Conceptualising models

Before starting, I had this idea for my graduate project. So I used the time of learning Blender to create some spaceships for a top-down shooter.
I tried to come up with different models. I just sat down and started to freely model but it didn't work. I tried to come up with some cool 2D ships. Both with pen & paper and on my Wacom tablet, visualising different kinds of ships was always difficult. So I started thinking. It seemed that when playing a fast paced top-down shooter, it's better to have ships with radically different shapes in order to make them more easily recognised.


I made very simple 2D silhouettes of the top down views. Changing the shape of a silhouettes was really easy. Just by dragging some vertices, I could modify the shapes until they looked nice. The really nice part about looking at a silhouette is that the brain starts imagining what isn't there and fill in the gaps. So even though it's just a silhouette, you imagine what it really looks like, how the ship manoeuvers, what kind of weapons it has and even what the alien species might be piloting it.

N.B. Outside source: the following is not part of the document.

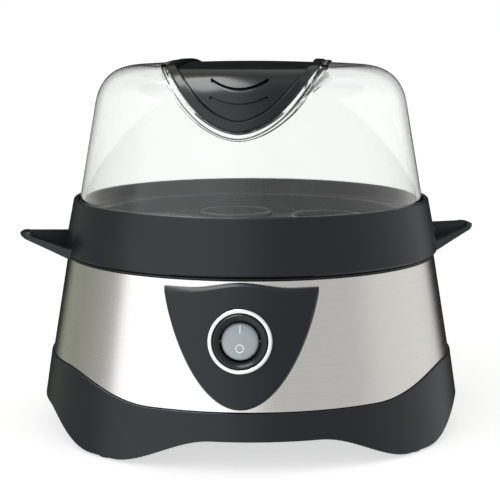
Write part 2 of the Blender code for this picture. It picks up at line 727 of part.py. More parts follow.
def handle_solid(side):
    """A pointed wing: level on top, its underside climbing from the ring's foot to the tip."""
    root_x, tip_x = 0.0775, HANDLE_TIP
    bevel = 0.0006

    def section(x, half, low):
        half_in, low_in, top_in = half - bevel, low + bevel, HANDLE_TOP - bevel
        corners = [(-half, top_in), (-half_in, HANDLE_TOP), (half_in, HANDLE_TOP), (half, top_in),
                   (half, low_in), (half_in, low), (-half_in, low), (-half, low_in)]
        return [(side * x, y, z) for y, z in corners]

    loops = []
    for k in range(7):
        t = k / 6
        x = root_x + (tip_x - HANDLE_NOSE - root_x) * t
        half = HANDLE_ROOT_HALF + (HANDLE_TIP_HALF - HANDLE_ROOT_HALF) * t ** 0.8
        loops.append(section(x, half, handle_low(x)))
    low_tip = HANDLE_TOP - HANDLE_TIP_THICKNESS
    loops.append(section(tip_x - 0.0006, HANDLE_TIP_HALF * 0.72, low_tip + 0.0004))
    loops.append(section(tip_x, HANDLE_TIP_HALF * 0.40, low_tip + 0.0010))
    return loft(f"handle_solid_{side}", loops, None, collection=CUTTERS)


def handle_pocket(side, front):
    """The hollow beside the handle's web, over its sloping plate, open above."""
    start, end = HANDLE_POCKET_START, HANDLE_POCKET_END
    outline = [(0.0800, HANDLE_TOP + 0.0010), (end + 0.0005, HANDLE_TOP + 0.0010),
               (end, handle_low(end) + HANDLE_PLATE_TIP), (start, handle_low(start) + HANDLE_PLATE_ROOT),
               (0.0800, handle_low(start) + HANDLE_PLATE_ROOT)]
    flare = HANDLE_WEB_FLARE / (end - start)
    way = -1 if front else 1
    inner = [(side * x, way * (HANDLE_WEB_HALF + flare * (x - start)), z) for x, z in outline]
    outer = [(x, way * 0.0300, z) for x, y, z in inner]
    return loft(f"handle_pocket_{side}_{front}", [inner, outer], None, collection=CUTTERS)


def build_steaming_ring():
    ring = turned("steamer_ring", [
        (0.0759, RING_TOP), (0.0773, RING_TOP), (ring_radius(0.0984), 0.0984), (RING_RADIUS, 0.0763),
        (RING_RADIUS - 0.0005, RING_BOTTOM + 0.0002), (RING_RADIUS - 0.0014, RING_BOTTOM),
        (0.0790, RING_BOTTOM), (0.0788, 0.0800), (0.0780, 0.0848), (RING_LEDGE_INNER, 0.0876),
        (RING_LEDGE_INNER, RING_LEDGE_TOP), (0.0759, RING_LEDGE_TOP), (0.0756, 0.0986)],
        MAT["black_plastic"])
    depth = 0.0013
    step = RING_BOTTOM + 0.0004
    bore = turned("handle_root_bore", [
        (0, 0.0900), (ring_radius(0.0900) - depth, 0.0900), (ring_radius(step) - depth, step),
        (RING_RADIUS, step), (RING_RADIUS, 0.0700), (0, 0.0700)],
        None, closed=False, collection=CUTTERS)
    for side in (-1, 1):
        solid = handle_solid(side)
        for front in (True, False):
            boolean(solid, handle_pocket(side, front))
        boolean(solid, bore)
        boolean(ring, solid, "UNION")
    ring.rotation_euler = (0, 0, RING_TURN)
    for cutter in [o for o in CUTTERS.objects if o.name.startswith("handle_")]:
        cutter.rotation_euler = (0, 0, RING_TURN)


def build_tray():
    tray = turned("egg_tray", [
        (0, TRAY_FLOOR_TOP), (0.0679, TRAY_FLOOR_TOP), (0.0679, TRAY_FLANGE_TOP),
        (TRAY_FLANGE_RADIUS, TRAY_FLANGE_TOP), (TRAY_FLANGE_RADIUS, TRAY_FLANGE_BOTTOM),
        (TRAY_WALL_RADIUS, TRAY_FLANGE_BOTTOM), (TRAY_WALL_RADIUS, TRAY_FLOOR_BOTTOM),
        (0, TRAY_FLOOR_BOTTOM)], MAT["black_plastic"], closed=False)
    for number, place in enumerate(seat_places(), 1):
        collar = cylinder(f"seat_collar_{number}", SEAT_RADIUS + SEAT_COLLAR_WALL,
                          SEAT_COLLAR_TOP - TRAY_FLOOR_BOTTOM - 0.0009,
                          place + Vector((0, 0, (SEAT_COLLAR_TOP + TRAY_FLOOR_BOTTOM + 0.0009) / 2)),
                          collection=CUTTERS)
        boolean(tray, collar, "UNION")
    for number, place in enumerate(seat_places(), 1):
        boolean(tray, cylinder(f"seat_hole_{number}", SEAT_RADIUS, 0.020,
                               place + Vector((0, 0, TRAY_FLOOR_TOP)), collection=CUTTERS))


def seat_places():
    outer = [RING_TURN + k * math.tau / OUTER_SEATS for k in range(OUTER_SEATS)]
    return [Vector((0, 0, 0))] + [round_point(SEAT_CIRCLE, angle, 0) for angle in outer]


# ---------------------------------------------------------------- lid

def lid_profile(shoulder_points=7):
    """The lid's outer side, from the crest down to its lower edge, as (radius, height)."""
    edge_r, edge_z = LID_CROWN_EDGE
    crown = [(edge_r * k / 3, LID_CREST - (LID_CREST - edge_z) * (k / 3) ** 2) for k in range(3)]
    a, d = Vector(LID_CROWN_EDGE), Vector(LID_WALL_HEAD)
    c, b = Vector(LID_SHOULDER_HANDLES[0]), Vector(LID_SHOULDER_HANDLES[1])
    shoulder = []
    for k in range(shoulder_points):
        t = k / (shoulder_points - 1)
        point = a * (1 - t) ** 3 + 3 * b * t * (1 - t) ** 2 + 3 * c * t * t * (1 - t) + d * t ** 3
        shoulder.append(tuple(point))
    return crown + shoulder + [LID_WALL_FOOT, (LID_FOOT_RADIUS, 0.0965), (LID_FOOT_RADIUS, LID_BOTTOM)]


def offset_profile(profile, distance):
    """The profile moved along its own normals, outwards when distance is positive."""
    moved = []
    for i, (radius, height) in enumerate(profile):
        before = Vector(profile[max(i - 1, 0)])
        after = Vector(profile[min(i + 1, len(profile) - 1)])
        along = (after - before).normalized()
        normal = Vector((-along.y, along.x))
        if i == 0:
            normal = Vector((0, 1))
        if i == len(profile) - 1:
            normal = Vector((1, 0))
        moved.append((max(radius + normal.x * distance, 0.0), height + normal.y * distance))
    return moved


def lid_point(x, angle, offset, profile):
    """Where a ray in the plane at x, at this angle above the front, meets the offset lid."""
    moved = [(height, radius) for radius, height in reversed(offset_profile(profile, offset))]
    near, far = 0.0, 0.12
    for _ in range(40):
        middle = (near + far) / 2
        y, z = -middle * math.cos(angle), RAY_HEIGHT + middle * math.sin(angle)
        inside = z < moved[-1][0] and math.hypot(x, y) < interpolate(z, moved)
        near, far = (middle, far) if inside else (near, middle)
    return Vector((x, -near * math.cos(angle), RAY_HEIGHT + near * math.sin(angle)))


def meridian(profile):
    """Length along the profile up from the strap's point, against radius and height."""
    points = [Vector(p) for p in reversed(profile)]
    heights = [(p.y, p.x) for p in points]
    start = Vector((interpolate(STRAP_POINT_HEIGHT, heights), STRAP_POINT_HEIGHT))
    path = [start] + [p for p in points if p.y > STRAP_POINT_HEIGHT]
    lengths = [0.0]
    for a, b in zip(path, path[1:]):
        lengths.append(lengths[-1] + (b - a).length)
    return list(zip(lengths, [p.x for p in path])), list(zip(lengths, [p.y for p in path]))


def strap_end_angle(x, grow, profile):
    """Angle of the strap's outline in the plane at x; grow widens the outline."""
    radii, heights = meridian(profile)
    width, length = STRAP_HALF_WIDTH + grow, STRAP_END_LENGTH + grow
    share = min(abs(x) / width, 1.0)
    along = length * (1 - (1 - share ** 1.8) ** 0.65) - grow
    if along < 0:
        radius = radii[0][1] - along * 0.17
        height = heights[0][1] + along * 0.985
    else:
        radius, height = interpolate(along, radii), interpolate(along, heights)
    return math.atan2(height - RAY_HEIGHT, math.sqrt(max(radius * radius - x * x, 1e-8)))


def strap_angles(start):
    """Ray angles from the strap's front end to its rear end, closer together over the shoulders."""
    front = [start + (CROWN_ANGLE - start) * k / SHOULDER_ROWS for k in range(SHOULDER_ROWS)]
    crown = math.pi - 2 * CROWN_ANGLE
    middle = [CROWN_ANGLE + crown * k / CROWN_ROWS for k in range(CROWN_ROWS + 1)]
    return front + middle + [math.pi - angle for angle in reversed(front)]


def strap_grid(grow, offset, columns=13):
    """Points of the strap's area on the lid, front point to rear point; grow widens the area."""
    profile = lid_profile()
    grid = []
    for i in range(columns):
        x = (STRAP_HALF_WIDTH + grow) * math.sin(math.pi / 2 * 0.97 * (2 * i / (columns - 1) - 1))
        angles = strap_angles(strap_end_angle(x, grow, profile))
        grid.append([lid_point(x, angle, offset, profile) for angle in angles])
    return grid


def strap_slab(name, grow, low, high, material=None, collection=None):
    return slab(name, strap_grid(grow, low), strap_grid(grow, high), material, collection)


def groove(name, middle, rise, rear):
    """A curved groove, deeper in the middle of the panel than at its ends."""
    profile = [(height, radius) for radius, height in reversed(lid_profile())]
    points = []
    for k in range(9):
        x = GROOVE_HALF_WIDTH * (k / 4 - 1)
        z = middle + rise * (x / GROOVE_HALF_WIDTH) ** 2
        radius = interpolate(z, profile) + STRAP_PROUD - STRAP_PANEL_DROP + 0.0002
        y = -math.sqrt(radius * radius - x * x)
        points.append(Vector((x, -y if rear else y, z)))
    loops = []
    for i, point in enumerate(points):
        along = (points[min(i + 1, 8)] - points[max(i - 1, 0)]).normalized()
        out = Vector((point.x, point.y, 0)).normalized()
        side = along.cross(out).normalized()
        out = side.cross(along)
        ring = [math.tau * k / 8 for k in range(8)]
        loops.append([point + (side * math.cos(a) + out * math.sin(a)) * GROOVE_RADIUS for a in ring])
    return loft(name, loops, None, collection=CUTTERS)


def build_lid():
    profile = lid_profile()
    inner = list(reversed(offset_profile(profile, -LID_WALL)))
    inner[-1] = (0, inner[-1][1])
    outer = [(0, profile[0][1])] + profile[1:]
    section = outer + [(inner[0][0], LID_BOTTOM)] + inner[1:]
    lid = turned("lid_shell", section, MAT["clear_plastic"], closed=False)
    lid.rotation_euler = (0, 0, math.pi / STEPS + LID_TURN)
    pad = strap_slab("strap_pad", STRAP_RIM + STRAP_FIT, -STRAP_SEAT_DEPTH - LID_WALL, STRAP_PROUD * 0.7,
                     collection=CUTTERS)
    boolean(lid, pad, "UNION", solver="MANIFOLD")
    seat = strap_slab("strap_seat", STRAP_FIT, -STRAP_SEAT_DEPTH, 0.0050, collection=CUTTERS)
    boolean(lid, seat, solver="MANIFOLD")
    grip = strap_slab("lid_grip", 0.0, -STRAP_SEAT_DEPTH + STRAP_FIT, STRAP_PROUD, MAT["grip_black"])
    panel = strap_slab("strap_panel", -STRAP_BORDER, STRAP_PROUD - STRAP_PANEL_DROP, 0.0040,
                       collection=CUTTERS)
    boolean(grip, panel)
    for rear in (False, True):
        for number, (middle, rise) in enumerate(GROOVES, 1):
            boolean(grip, groove(f"groove_{number}_{rear}", middle, rise, rear))
    vent = cylinder("vent_hole", VENT_RADIUS, 0.020, (0, 0, LID_CREST), segments=16, collection=CUTTERS)
    boolean(lid, vent, solver="MANIFOLD")
    boolean(grip, vent)
    for name in ("strap_", "groove_"):
        for cutter in [o for o in CUTTERS.objects if o.name.startswith(name)]:
            cutter.rotation_euler = (0, 0, LID_TURN)
    grip.rotation_euler = (0, 0, LID_TURN)


# ---------------------------------------------------------------- assembly

def make_materials():
    return {
        "black_plastic": new_material("black_plastic", BLACK, 0.42),
        "grip_black": new_material("grip_black", BLACK, 0.30),
        "switch_black": new_material("switch_black", SOFT_BLACK, 0.35),
        "steel": new_material("brushed_steel", (0.62, 0.61, 0.58), 0.32, metallic=1.0),
        "clear_plastic": new_material("clear_plastic", (0.92, 0.95, 0.94), 0.04, alpha=0.25),
        "plate_coating": new_material("plate_coating", (0.05, 0.05, 0.055), 0.5, metallic=0.3),
        "silicone": new_material("silicone", (0.30, 0.30, 0.30), 0.6),
        "rubber": new_material("rubber", SOFT_BLACK, 0.8),
        "trim": new_material("switch_trim", (0.86, 0.87, 0.88), 0.12, metallic=0.6),
        "rocker_grey": new_material("rocker_grey", (0.42, 0.46, 0.49), 0.35),
        "brass": new_material("brass", (0.72, 0.55, 0.25), 0.3, metallic=1.0),
        "screw_steel": new_material("screw_steel", (0.55, 0.55, 0.55), 0.3, metallic=1.0),
        "zinc": new_material("zinc", (0.60, 0.61, 0.62), 0.4, metallic=1.0),
        "element_steel": new_material("element_steel", (0.35, 0.34, 0.33), 0.45, metallic=1.0),
        "phenolic": new_material("phenolic", (0.03, 0.025, 0.02), 0.5),
        "nylon": new_material("nylon", (0.80, 0.79, 0.74), 0.5),
        "lead_grey": new_material("lead_grey", (0.30, 0.30, 0.31), 0.5),
        "lead_blue": new_material("lead_blue", (0.05, 0.12, 0.45), 0.5),
        "lead_brown": new_material("lead_brown", (0.18, 0.08, 0.04), 0.5),
    }


clear_scene()
PARTS = new_collection("egg_cooker")
CUTTERS = new_collection("cutters", hidden=True)
MAT = make_materials()
build_base_shell()
build_bottom()
build_top_of_base()
build_clamps()
build_heater()
build_base_electrics()
build_switch_panel()
build_switch()
build_steaming_ring()
build_tray()
build_lid()
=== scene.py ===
"""Looks of the seven-egg cooker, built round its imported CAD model.

Units are metres, +Z is up and the switch panel faces -Y. Angles round the body are measured
from the front (-Y) towards the right (+X). The driving sizes below are the CAD model's own.
"""
import json
import math

import bmesh
import bpy
import numpy as np
from mathutils import Matrix, Vector


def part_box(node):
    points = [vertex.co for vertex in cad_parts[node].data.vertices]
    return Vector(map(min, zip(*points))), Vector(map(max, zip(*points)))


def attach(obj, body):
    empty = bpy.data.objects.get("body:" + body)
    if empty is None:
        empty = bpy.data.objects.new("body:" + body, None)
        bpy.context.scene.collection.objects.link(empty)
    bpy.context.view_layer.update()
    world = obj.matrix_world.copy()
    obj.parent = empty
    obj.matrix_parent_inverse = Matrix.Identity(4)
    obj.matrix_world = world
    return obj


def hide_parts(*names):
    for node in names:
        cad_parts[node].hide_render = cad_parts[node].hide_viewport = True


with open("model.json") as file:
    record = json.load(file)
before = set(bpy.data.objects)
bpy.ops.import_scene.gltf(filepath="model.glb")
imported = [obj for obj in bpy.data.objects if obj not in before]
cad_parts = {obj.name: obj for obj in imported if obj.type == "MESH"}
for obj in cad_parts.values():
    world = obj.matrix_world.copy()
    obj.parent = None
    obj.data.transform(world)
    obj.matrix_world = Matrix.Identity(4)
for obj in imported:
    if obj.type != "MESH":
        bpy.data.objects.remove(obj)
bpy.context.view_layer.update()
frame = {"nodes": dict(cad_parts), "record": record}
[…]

Having an outlining of a ship also made it very easy for 3D conversion. I made a low polygon base so that I could be easily subdivided to my chosen quality.


A little test of how the model looked after subdividing.


As it was so easy to create silhouettes, I created lots of ships. I'm only showing a few of the ones I did.







Even though this did not look like a spaceship I thought it was a very interesting silhouette to make. I thought I might make it to some kind of hovering vehicle.


I wanted to have an upgradeable ship for a more story driven exploration game. New parts, bigger, more effective.




I tried my silhouette technique on weapon pipes. It worked even better as the outlining of a pipe is very easy to convert into a 3D object.